Ile razy w ciągu ostatnich trzech lat byłeś za granicą? (i ile to kosztowało?). A teraz szybkie porównanie do czasów dzieciństwa. Spora różnica prawda? Tymczasem dzisiaj podróż za granicę – często za grosze – nie jest niczym wyjątkowym. Członkostwo w Unii Europejskiej, otwarcie granic, rynku pracy, strefa Schengen, tanie bilety – to wszystko powoduje, że wyjazd do innego kraju jest równie łatwy (i tani) co nad polskie morze czy w góry.
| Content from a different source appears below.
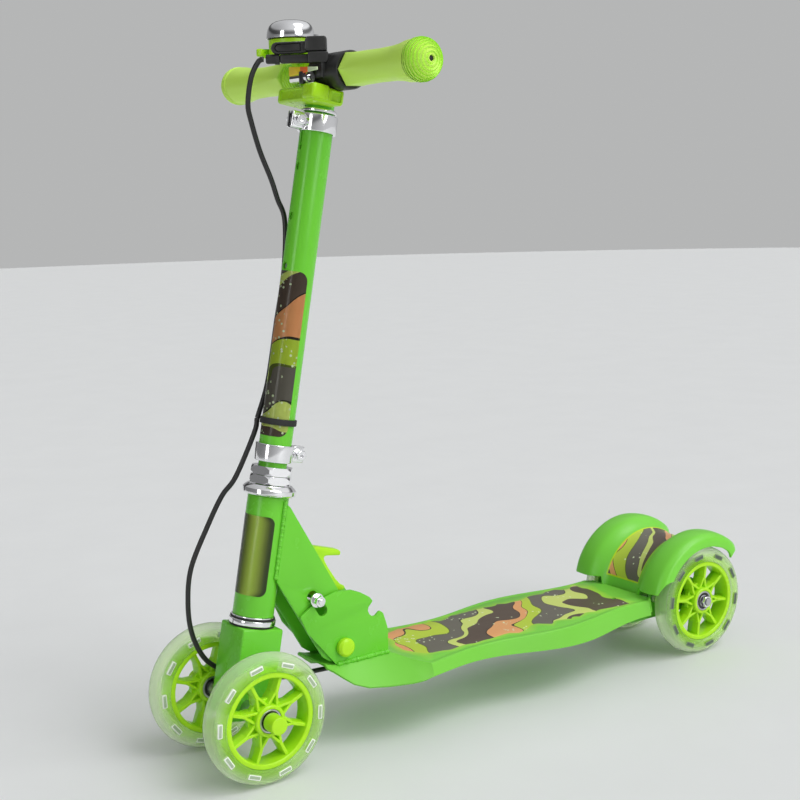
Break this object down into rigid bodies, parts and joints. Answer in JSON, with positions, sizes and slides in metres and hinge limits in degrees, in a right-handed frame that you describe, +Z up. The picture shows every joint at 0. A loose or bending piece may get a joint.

I nie mówię tu tylko o prywatnych wyjazdach. Biura podróży już za kilkaset złotych są gotowe zabrać Polaków na zagraniczne wczasy. Kurorty znane w dzieciństwie z telewizji dziś nie są niczym wyjątkowym.

10. Google Glass

Ostatnia, ale jedna z najmocniejszych pozycji zestawienia. Chyba nie ma produktu, który w dzieciństwie wydawałby się tak bardzo nierealny. Google Glass to coś, co mogliśmy oglądać tylko w filmach science-fiction czy bajkach. Teraz "komputer w oczach" – bo tak nazwałyby to dzieci sprzed lat – jest dostępny niemal dla każdego.